When the Minister for Immi first embarked on "reforming" the process in Decenber 2008, he was asked whether HR applications would continue to take longer to process under his new regime than they used to take under the old one? The Minister insisted that henceforward, LR and HR applications would take the same length of time to be processed.

For a while (during the first half of 2009) that promise was kept. There was no difference in the speed of processing.

However that promise has quietly been abandoned since September 2009......

It is now taking longer than ever to process the applications from HR applicants.

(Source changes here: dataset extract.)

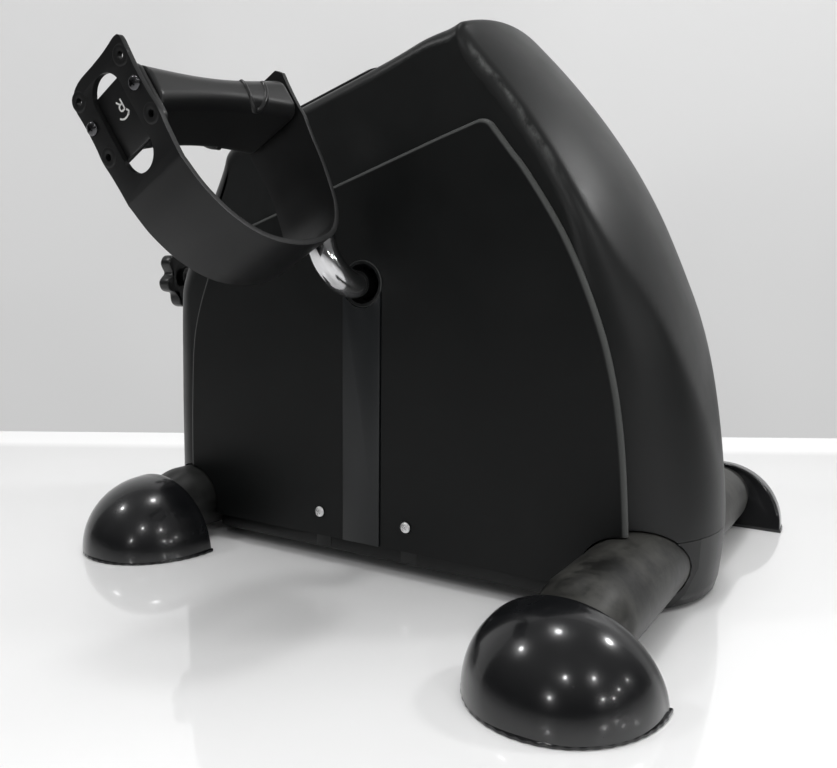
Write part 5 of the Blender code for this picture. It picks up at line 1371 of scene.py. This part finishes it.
def make_camera():
    """The camera fitted to the photo, from its place, yaw, pitch, roll and lens."""
    data = bpy.data.cameras.new("camera")
    data.lens = CAMERA_LENS
    data.sensor_width = 36.0
    data.clip_start = 0.01
    camera = bpy.data.objects.new("camera", data)
    bpy.context.scene.collection.objects.link(camera)
    bpy.context.scene.camera = camera
    ahead = Vector((math.sin(CAMERA_YAW) * math.cos(CAMERA_PITCH),
                    math.cos(CAMERA_YAW) * math.cos(CAMERA_PITCH), math.sin(CAMERA_PITCH)))
    level = Vector((math.cos(CAMERA_YAW), -math.sin(CAMERA_YAW), 0.0))
    above = level.cross(ahead)
    right = level * math.cos(CAMERA_ROLL) + above * math.sin(CAMERA_ROLL)
    up = above * math.cos(CAMERA_ROLL) - level * math.sin(CAMERA_ROLL)
    basis = Matrix((right, up, -ahead)).transposed().to_4x4()
    camera.matrix_world = Matrix.Translation(CAMERA_AT) @ basis


make_camera()


# Floor, backdrop and light

EDGE_AHEAD = 0.845        # camera to the table's far edge
EDGE_TILT = 0.0125        # how much farther that edge is per metre to the right
TABLE_SIDE = 2.5
GLOW_STRIP = (0.085, 0.060)   # before that edge, where the table's glow starts and is full
WALL_AHEAD = 1.60
FLOOR_GLOW = 0.30
WALL_GLOW = 0.34
AHEAD = Vector((math.sin(CAMERA_YAW), math.cos(CAMERA_YAW), 0.0))
ACROSS = Vector((math.cos(CAMERA_YAW), -math.sin(CAMERA_YAW), 0.0))


def stage_plane(name, corners, material):
    """A flat stage piece from corners (forward, sideways, height) seen from the camera."""
    base = Vector((CAMERA_AT[0], CAMERA_AT[1], 0.0))
    up = Vector((0.0, 0.0, 1.0))
    mesh = bpy.data.meshes.new(name)
    mesh.from_pydata([base + AHEAD * forward + ACROSS * sideways + up * height
                      for forward, sideways, height in corners], [], [(0, 1, 2, 3)])
    mesh.materials.append(material)
    item = bpy.data.objects.new(name, mesh)
    bpy.context.scene.collection.objects.link(item)


def backdrop_glow(tree, shader, strength):
    """A glow that the camera and mirrors see, and that puts no light on the object."""
    path = node(tree, "ShaderNodeLightPath")
    seen = maths(tree, "ADD", path.outputs["Is Camera Ray"], path.outputs["Is Glossy Ray"],
                 clamp=True)
    seen = maths(tree, "ADD", seen, path.outputs["Is Transmission Ray"], clamp=True)
    tree.links.new(maths(tree, "MULTIPLY", seen, strength), shader.inputs["Emission Strength"])


def floor_material():
    """The glossy white table, with a faint glow on the strip along its far edge."""
    made, tree, shader, where = start("table_white", coat=1.0, coat_roughness=0.03)
    shader.inputs["Roughness"].default_value = 0.35
    shader.inputs["Base Color"].default_value = (0.96, 0.96, 0.96, 1.0)
    shader.inputs["Coat IOR"].default_value = 1.7
    wave = noise(tree, where, 3.0, 2.0)
    tree.links.new(bumps(tree, ((wave, 0.05, 0.002),)), shader.inputs["Normal"])
    reach = node(tree, "ShaderNodeVectorMath", {0: where, 1: AHEAD}, operation="DOT_PRODUCT")
    start_at = CAMERA_AT[0] * AHEAD[0] + CAMERA_AT[1] * AHEAD[1]
    away = maths(tree, "SUBTRACT", reach.outputs["Value"], start_at)
    glow = ramp(tree, away, ((EDGE_AHEAD - GLOW_STRIP[0], 0.0),
                             (EDGE_AHEAD - GLOW_STRIP[1], FLOOR_GLOW)))
    tree.links.new(glow, shader.inputs["Emission Color"])
    backdrop_glow(tree, shader, 1.0)
    return made


def wall_material():
    """The cloudy grey wall behind the table."""
    made, tree, shader, where = start("wall_grey", specular=0.1)
    shader.inputs["Roughness"].default_value = 0.8
    cloud = noise(tree, where, 1.2, 2.0)
    tone = ramp(tree, cloud, ((0.35, 0.36), (0.65, 0.42)))
    tree.links.new(tone, shader.inputs["Base Color"])
    shader.inputs["Emission Color"].default_value = (1.0, 1.0, 1.0, 1.0)
    backdrop_glow(tree, shader, WALL_GLOW)
    return made


stage_plane("table", [(-2.0, -TABLE_SIDE, 0.0), (-2.0, TABLE_SIDE, 0.0),
                      (EDGE_AHEAD + TABLE_SIDE * EDGE_TILT, TABLE_SIDE, 0.0),
                      (EDGE_AHEAD - TABLE_SIDE * EDGE_TILT, -TABLE_SIDE, 0.0)], floor_material())
stage_plane("wall", [(WALL_AHEAD, -4.0, -1.0), (WALL_AHEAD, 4.0, -1.0), (WALL_AHEAD, 4.0, 2.6),
                     (WALL_AHEAD, -4.0, 2.6)], wall_material())


def lamp(name, place, target, size, energy, size_y=None):
    """A lamp that faces a target: a disk, or a rectangle if a second size is given."""
    data = bpy.data.lights.new(name, "AREA")
    data.shape = "DISK"
    data.size = size
    if size_y is not None:
        data.shape = "RECTANGLE"
        data.size_y = size_y
    data.energy = energy
    item = bpy.data.objects.new(name, data)
    bpy.context.scene.collection.objects.link(item)
    item.location = place
    item.rotation_euler = (Vector(target) - Vector(place)).to_track_quat("-Z", "Y").to_euler()
    return item


CEILING = (("over", (0.00, -0.09, 2.00), 0.22, 6.0), ("right", (1.19, 0.85, 1.44), 0.25, 7.0),
           ("left", (-0.98, -0.93, 1.49), 0.16, 3.9), ("front_0", (0.79, -1.56, 1.31), 0.12, 2.6),
           ("front_1", (1.64, -0.87, 1.20), 0.11, 2.3), ("low_0", (0.38, -2.07, 0.61), 0.11, 1.7),
           ("low_1", (1.98, -0.90, 0.50), 0.09, 1.3), ("low_2", (2.12, -0.48, 0.40), 0.07, 0.8),
           ("low_3", (2.10, -0.15, 0.57), 0.07, 0.8), ("low_4", (2.00, 0.38, 0.63), 0.07, 0.7))
ROOM_GREY = (0.34, 0.34, 0.34)    # what lights dull surfaces
SEEN_GREY = (0.66, 0.66, 0.66)    # what the camera sees past the wall
STREAK_AT = Vector((0.78, 1.49, 1.28))
STREAK_TARGET = Vector((0.12, 0.0, 0.2))
STREAK_ALONG = Vector((0.90, 0.05, -0.75))


def make_lamps():
    """A soft overhead that no gloss shows, the ceiling's spots, and a long lamp behind."""
    soft = lamp("overhead", (0.1, -0.05, 1.9), (0.0, 0.0, 0.0), 1.6, 18.0, 1.2)
    soft.visible_glossy = False
    for name, place, size, energy in CEILING:
        lamp("ceiling_" + name, place, (0.0, 0.0, 0.05), size, energy)
    streak = lamp("behind", STREAK_AT, STREAK_TARGET, 1.25, 3.1, 0.10)
    facing = (STREAK_TARGET - STREAK_AT).normalized()
    across = facing.cross(STREAK_ALONG.normalized()).normalized()
    basis = Matrix((across.cross(facing), across, -facing))
    streak.rotation_euler = basis.transposed().to_euler()


def make_world():
    """The room's light: one grey for diffuse light, one for the camera, a gradient for gloss."""
    world = bpy.data.worlds.new("studio")
    bpy.context.scene.world = world
    world.use_nodes = True
    tree = world.node_tree
    path = node(tree, "ShaderNodeLightPath")
    height = axis_of(tree, node(tree, "ShaderNodeTexCoord").outputs["Generated"], "Z")
    around = ramp(tree, maths(tree, "MULTIPLY_ADD", height, 0.5, 0.5),
                  ((0.35, 0.07), (0.55, 0.07), (0.85, 0.27)))
    around = mix(tree, path.outputs["Is Diffuse Ray"], around, ROOM_GREY)
    seen = mix(tree, path.outputs["Is Camera Ray"], around, SEEN_GREY)
    tree.links.new(seen, tree.nodes["Background"].inputs["Color"])


make_lamps()
make_world()
bpy.context.scene.view_settings.view_transform = "Standard"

One of the Government agencies involved in processing the HR applications is ASIO:

http://www.asio.gov.au/

About 8 weeks ago, the boss of ASIO complained to the Aussie newspapers. One of ASIO's jobs is to do some of the checking for "unauthorised boat arrivals." These are the people who claim refugee status and are automatically detained, either on Christmas Island or in mainland Australia, whilst their claims are processed. Because the people involved have been imprisoned without charge, trial or sentence by the Aussie Government, obviously processing their claims must receive a very high priority.

The boss of ASIO said that whilst his staff are busy dealing with the high priority claims on their attention, they cannot also be processing the checks for HR applicants for skilled visas. Consequently the backlog of those claims for processing is growing longer, leading to a high number of formal complaints about ASIO's performance, apparently. I don't know whether the boss of ASIO complained to the newspapers in order to pressurise the Aussie Government to allow him to hire extra staff or whether he was moaning simply because Aussies whinge just as much as Britons are historically fabled to do.

Cheers

Gill
Hello Munira,

I understand your disappointment, we are sailing in a same boat, but as per me DIAC takes every step after lot of thoughts. One of these may be that this dept. doesn't want to make us unemployed after granting a visa.

They are thinking big, and in a regular interval. let's keep hope and patience.